▶ **Material provided**:
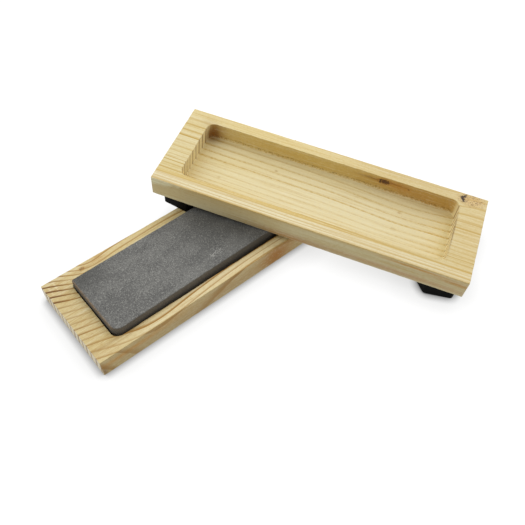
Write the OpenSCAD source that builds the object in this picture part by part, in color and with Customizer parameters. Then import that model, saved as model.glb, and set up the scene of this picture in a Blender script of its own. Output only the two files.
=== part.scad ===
// Sharpening whetstone in its two-part wooden case.
// The case lid lies flat, pocket upwards, with the stone seated in it.
// The case base stands on four rubber feet in use. Here it is set down crosswise, pocket
// upwards: it leans on the stone, with one left foot on the lid's rim and one right foot
// on the table.
// Origin: centre of the lid's underside, on the table. X runs along the lid and the stone,
// Y across them, Z up. "Near" is the -Y side of each half and "left" its -X end.

/* [Case] */
// Length of both halves of the case
case_l = 241; // [225:1:290]
// Width of both halves of the case
case_w = 80; // [76:1:110]
// Corner radius of both pockets, left by the router bit
pocket_r = 6.5; // [3:0.5:9]
// Length of both pockets
pocket_l = 204; // [203:1:212]
// How far both pockets sit off centre, towards the left end
pocket_offset = 1; // [0:0.5:2]

/* [Lid] */
// Height of the lid
lid_h = 16; // [14.5:0.5:24]
// Width of the lid's pocket
lid_pocket_w = 60.5; // [60.5:0.5:64]
// Depth of the lid's pocket
lid_pocket_depth = 12.4; // [8:0.1:12.4]
// Width of the lid's rim on its near side
lid_near_rim = 9; // [9:0.5:10.5]

/* [Base] */
// Height of the base, without its feet
base_h = 17.5; // [16.5:0.5:26]
// Width of the base's pocket
base_pocket_w = 59; // [57:0.5:60]
// Depth of the base's pocket
base_pocket_depth = 14; // [8:0.5:14.5]
// Width of the base's rim on its near side
base_near_rim = 11.5; // [9:0.5:12]

/* [Stone] */
// Length of the stone
stone_l = 200; // [180:1:200]
// Width of the stone
stone_w = 56; // [50:0.5:56]
// Thickness of the stone
stone_h = 17.8; // [14:0.1:17.8]
// How far the stone has turned in its pocket, in degrees
stone_turn = 0.7; // [0:0.1:0.7]
// Radii of the stone's upright corners: near left, near right, far right, far left
stone_corners = [7, 3, 2, 1.5]; // [1:0.5:8]

/* [Feet] */
// Height of each rubber foot
foot_h = 11; // [9:0.5:11]
// Radius of each foot's upright corners
foot_corner_r = 2.5; // [1:0.5:3]

/* [Resting place of the base] */
// Centre of the base's underside, off the centre of the lid
base_at = [79.8, -30.9, 21.9]; // [-120:0.1:120]
// Turn of the base in its own plane, in degrees
base_turn = -60.5; // [-65:0.1:-55]
// Lean of the base over the stone's near edge, in degrees
base_lean = 5.3; // [4:0.1:6]

/* [Hidden] */
// Thin gap that keeps the loose stone clear of the pocket floor
seat_gap = 0.1;
// Centre of the stone: pushed left in its pocket
stone_at = [-2, -0.1, lid_h - lid_pocket_depth + seat_gap];
// Cutters run this far past the face that they open
past = 1;
// Outline of a foot, counted from the end of the base and from its long side.
// Six-sided and the same turned by half a turn: its last three corners mirror its first
// three through the middle of the foot.
foot_centre = [17.7, 12.8];
foot_half = [[4.6, 3.6], [25.4, 0.4], [32.8, 9.2]];
foot_outline = concat(foot_half, [for (p = foot_half) 2 * foot_centre - p]);
// The left feet are glued on this much further from their end than the right ones
left_foot_shift = 2.8;
// Straight pieces in each rounded upright corner
arc_steps = 6;

function unit(v) = v / norm(v);

// Arc of radius r that rounds the corner at b, between its neighbours a and c
function corner_arc(a, b, c, r) =
    let (to_a = unit(a - b),
         to_c = unit(c - b),
         half_angle = acos(to_a * to_c) / 2,
         reach = r / tan(half_angle),
         centre = b + unit(to_a + to_c) * r / sin(half_angle),
         first = b + to_a * reach - centre,
         last = b + to_c * reach - centre,
         start = atan2(first.y, first.x),
         full = atan2(last.y, last.x) - start,
         sweep = full > 180 ? full - 360 : full < -180 ? full + 360 : full)
    [for (i = [0 : arc_steps])
        centre + r * [cos(start + sweep * i / arc_steps), sin(start + sweep * i / arc_steps)]];

// A closed outline with each of its corners rounded to its own radius
function rounded(points, radii) =
    let (n = len(points))
    [for (i = [0 : n - 1])
        each corner_arc(points[(i + n - 1) % n], points[i], points[(i + 1) % n], radii[i])];

// The space that the router cut: a rectangle with round corners, open at the top
module pocket(width, depth) {
    straight_l = pocket_l - 2 * pocket_r;
    straight_w = width - 2 * pocket_r;
    height = depth + past;
    translate([-straight_l / 2, -width / 2, -depth]) cube([straight_l, width, height]);
    translate([-pocket_l / 2, -straight_w / 2, -depth]) cube([pocket_l, straight_w, height]);
    for (x = [-1, 1], y = [-1, 1])
        translate([x * straight_l / 2, y * straight_w / 2, -depth])
            cylinder(r = pocket_r, h = height, $fn = 48);
}

// One half of the case: a solid block of wood with a pocket milled into its top
module case_half(height, width, depth, near_rim) {
    pocket_y = -case_w / 2 + near_rim + width / 2;
    difference() {
        translate([-case_l / 2, -case_w / 2, 0]) cube([case_l, case_w, height]);
        translate([-pocket_offset, pocket_y, height]) pocket(width, depth);
    }
}

// Puts what belongs to the base where the base rests
module base_rest() {
    translate(base_at)
        rotate([base_lean, 0, 0])
            rotate([0, 0, base_turn])
                children();
}

module case_lid() {
    color("burlywood") case_half(lid_h, lid_pocket_w, lid_pocket_depth, lid_near_rim);
}

module case_base() {
    color("wheat")
        base_rest()
            case_half(base_h, base_pocket_w, base_pocket_depth, base_near_rim);
}

module stone() {
    half = [stone_l, stone_w] / 2;
    corners = [for (s = [[-1, -1], [1, -1], [1, 1], [-1, 1]]) [s.x * half.x, s.y * half.y]];
    color("dimgray")
        translate(stone_at)
            rotate([0, 0, stone_turn])
                linear_extrude(stone_h) polygon(rounded(corners, stone_corners));
}

// A rubber foot glued under one corner of the base. end is -1 for the left end and 1 for the
// right, side is -1 for the near side and 1 for the far side.
module foot(end, side) {
    from_end = case_l / 2 - (end < 0 ? left_foot_shift : 0);
    corners = [for (p = foot_outline) [end * (from_end - p.x), side * (case_w / 2 - p.y)]];
    radii = [for (p = foot_outline) foot_corner_r];
    color("black")
        base_rest()
            translate([0, 0, -foot_h]) linear_extrude(foot_h) polygon(rounded(corners, radii));
}

case_lid();
stone();
case_base();
foot(-1, -1);  // foot_left_near
foot(-1, 1);  // foot_left_far
foot(1, -1);  // foot_right_near
foot(1, 1);  // foot_right_far
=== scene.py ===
"""Looks of the sharpening whetstone: a grey bench stone lying in the lid of its pine case, with
the footed base of the case set down crosswise on it.

Each piece is built in its own axes and in millimetres (X along it, Y across it towards its far
side, Z up from its underside), and is then moved to where the frame has it. Every vertex keeps
its own position and normal as attributes, and the materials read those."""

import math

import bmesh
import bpy
from mathutils import Matrix, Vector, noise


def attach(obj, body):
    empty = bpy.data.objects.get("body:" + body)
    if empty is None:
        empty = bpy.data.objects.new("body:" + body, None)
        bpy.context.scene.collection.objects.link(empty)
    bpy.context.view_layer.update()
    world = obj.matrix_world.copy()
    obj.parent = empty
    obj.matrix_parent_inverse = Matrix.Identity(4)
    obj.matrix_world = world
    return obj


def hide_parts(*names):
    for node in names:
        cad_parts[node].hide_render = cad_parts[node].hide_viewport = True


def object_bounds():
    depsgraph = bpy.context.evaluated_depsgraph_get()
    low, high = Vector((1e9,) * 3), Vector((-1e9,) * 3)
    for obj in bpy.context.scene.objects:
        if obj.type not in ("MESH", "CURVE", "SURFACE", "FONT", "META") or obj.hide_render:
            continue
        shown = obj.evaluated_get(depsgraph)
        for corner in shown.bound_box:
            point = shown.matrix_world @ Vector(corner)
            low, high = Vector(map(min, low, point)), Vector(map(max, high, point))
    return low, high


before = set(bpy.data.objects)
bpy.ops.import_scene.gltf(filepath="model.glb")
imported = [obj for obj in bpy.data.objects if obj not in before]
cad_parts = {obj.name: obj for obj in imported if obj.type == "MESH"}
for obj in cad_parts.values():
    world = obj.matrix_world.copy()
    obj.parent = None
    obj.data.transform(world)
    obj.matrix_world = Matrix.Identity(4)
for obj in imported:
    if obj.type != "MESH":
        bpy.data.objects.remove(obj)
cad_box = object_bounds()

MM = 0.001
UP = Vector((0, 0, 1))

# ---------------------------------------------------------------- camera and stage

CAMERA_AZIMUTH = math.radians(-39.95)
CAMERA_ELEVATION = math.radians(52.13)
CAMERA_DISTANCE = 477.4 * MM
CAMERA_AIM = Vector((21.3, -34.5, 0)) * MM
CAMERA_LENS = 43.17
SENSOR_WIDTH = 36

# The floor is a square of paper, and the backdrop a wide ring round it
FLOOR_HALF = 13.0
BACKDROP_RADIUS = 12.0
BACKDROP_HEIGHTS = (-6, 6)
BACKDROP_SIDES = 64

# The way the camera looks, level with the table
LEVEL_VIEW = Vector((-math.sin(CAMERA_AZIMUTH), math.cos(CAMERA_AZIMUTH), 0))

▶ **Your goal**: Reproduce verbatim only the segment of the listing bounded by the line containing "end and 1 for the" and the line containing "for node in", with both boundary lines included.

▶ **Worked answer**:
// A rubber foot glued under one corner of the base. end is -1 for the left end and 1 for the
// right, side is -1 for the near side and 1 for the far side.
module foot(end, side) {
    from_end = case_l / 2 - (end < 0 ? left_foot_shift : 0);
    corners = [for (p = foot_outline) [end * (from_end - p.x), side * (case_w / 2 - p.y)]];
    radii = [for (p = foot_outline) foot_corner_r];
    color("black")
        base_rest()
            translate([0, 0, -foot_h]) linear_extrude(foot_h) polygon(rounded(corners, radii));
}

case_lid();
stone();
case_base();
foot(-1, -1);  // foot_left_near
foot(-1, 1);  // foot_left_far
foot(1, -1);  // foot_right_near
foot(1, 1);  // foot_right_far
=== scene.py ===
"""Looks of the sharpening whetstone: a grey bench stone lying in the lid of its pine case, with
the footed base of the case set down crosswise on it.

Each piece is built in its own axes and in millimetres (X along it, Y across it towards its far
side, Z up from its underside), and is then moved to where the frame has it. Every vertex keeps
its own position and normal as attributes, and the materials read those."""

import math

import bmesh
import bpy
from mathutils import Matrix, Vector, noise


def attach(obj, body):
    empty = bpy.data.objects.get("body:" + body)
    if empty is None:
        empty = bpy.data.objects.new("body:" + body, None)
        bpy.context.scene.collection.objects.link(empty)
    bpy.context.view_layer.update()
    world = obj.matrix_world.copy()
    obj.parent = empty
    obj.matrix_parent_inverse = Matrix.Identity(4)
    obj.matrix_world = world
    return obj


def hide_parts(*names):
    for node in names:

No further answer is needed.